Opinion of the Court

II

It is common ground that the FDIC was asserting in this case causes of action created by California law. Respondent contends that in the adjudication of those causes of action (1) a federal common-law rule and not California law determines whether the knowledge of corporate officers acting against the corporation's interest will be imputed to the corporation; and (2) even if California law determines the former question, federal common law determines the more narrow question whether knowledge by officers so acting will be imputed to the FDIC when it sues as receiver of the corporation.2

The first of these contentions need not detain us long, as it is so plainly wrong. "There is no federal general common law," Erie R. Co. v. Tompkins, 304 U. S. 64, 78 (1938), and (to anticipate somewhat a point we will elaborate more fully in connection with respondent's second contention) the remote possibility that corporations may go into federal receivership is no conceivable basis for adopting a special federal common-law rule divesting States of authority over the entire law of imputation.

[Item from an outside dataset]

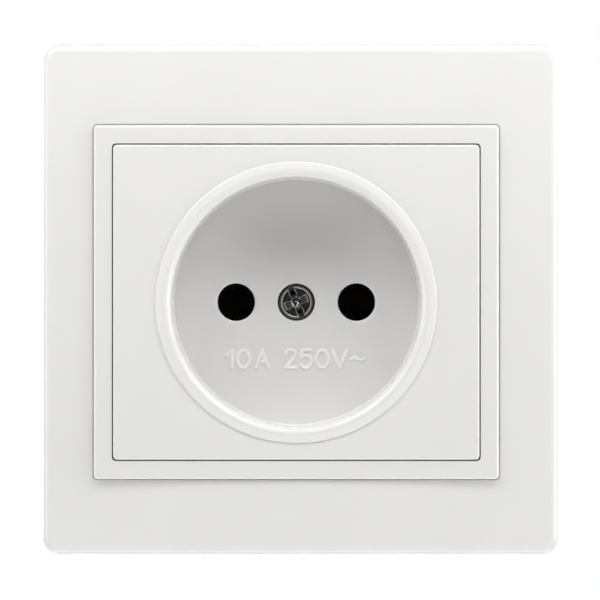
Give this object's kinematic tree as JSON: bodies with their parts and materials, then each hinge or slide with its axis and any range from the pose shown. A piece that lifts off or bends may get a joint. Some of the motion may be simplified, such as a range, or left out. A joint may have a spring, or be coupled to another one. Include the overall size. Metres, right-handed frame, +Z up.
{
  "type": "flush wall socket",
  "caption": "Flush wall socket with a square frame and a round well for a plug with two round pins, spreading claws behind.",
  "frame": {"origin": "the socket's axis where it meets the wall's face", "axes": "+X to the right as seen from the room, +Y into the wall, +Z up"},
  "size_m": [0.0802, 0.035, 0.0795],
  "materials": {
    "white_plastic": "glossy moulded",
    "black_plastic": "satin moulded",
    "zinc_steel": "zinc plated",
    "spring_steel": "polished strip",
    "nickel": "nickel plated",
    "brass": "stamped strip"
  },
  "bodies": {
    "socket": {"outer_frame": "white_plastic", "inner_frame": "white_plastic", "front_cover": "white_plastic", "cover_screw": "nickel", "mounting_plate": "zinc_steel", "base_rivets": "zinc_steel", "base_body": "black_plastic", "contact_cover": "black_plastic", "contact_cover_screws": "zinc_steel", "centre_insert": "brass", "contact_left": "brass", "contact_right": "brass", "contact_clip_left": "spring_steel", "contact_clip_right": "spring_steel", "terminal_clamp_left": "zinc_steel", "terminal_clamp_right": "zinc_steel", "terminal_screw_left": "zinc_steel", "terminal_screw_right": "zinc_steel", "claw_screw_left": "zinc_steel", "claw_screw_right": "zinc_steel"},
    "left_claw": {"claw_left": "zinc_steel"},
    "right_claw": {"claw_right": "zinc_steel"},
    "left_nut": {"claw_nut_left": "zinc_steel"},
    "right_nut": {"claw_nut_right": "zinc_steel"}
  },
  "joints": [
    {"name": "left_claw_slide", "type": "slide", "parent": "socket", "child": "left_claw", "axis": [-0.3907, -0.9205, 0], "range_m": [0, 0.0075]},
    {"name": "right_claw_slide", "type": "slide", "parent": "socket", "child": "right_claw", "axis": [0.3907, -0.9205, 0], "range_m": [0, 0.0075]},
    {"name": "left_nut_slide", "type": "slide", "parent": "socket", "child": "left_nut", "axis": [0, -1, 0], "range_m": [0, 0.00691]},
    {"name": "right_nut_slide", "type": "slide", "parent": "socket", "child": "right_nut", "axis": [0, -1, 0], "range_m": [0, 0.00691]}
  ],
  "couplings": [
    {"joint": "left_nut_slide", "follows": "left_claw_slide", "ratio": 0.92051},
    {"joint": "right_nut_slide", "follows": "right_claw_slide", "ratio": 0.92051}
  ]
}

See Bank of America Nat. Trust & Sav. Assn. v. Parnell, 352 U. S. 29, 33-34 (1956). The Ninth Circuit believed that its conclusion on this point was in harmony with Schacht v. Brown, 711 F. 2d 1343 (CA7 1983), Cenco Inc. v. Seidman & Seidman, 686 F. 2d 449 (CA7 1982), and In re Investors Funding Corp. of N. Y. Securities Litigation, 523 F. Supp. 533 (SDNY 1980), 969 F. 2d, at 750, but even a cursory examination of those cases shows the contrary. In Cenco, where the cause of action similarly arose under state common law, the Seventh Circuit's analysis of

2 The Court of Appeals appears to have agreed with the first of these contentions. Instead of the second, however, it embraced the proposition that federal common law prevents the attributed knowledge of corporate officers acting against the corporation's interest from being used as the basis for an estoppel defense against the FDIC as receiver. Since there is nothing but a formalistic distinction between this argument and the second one described in text, we do not treat it separately.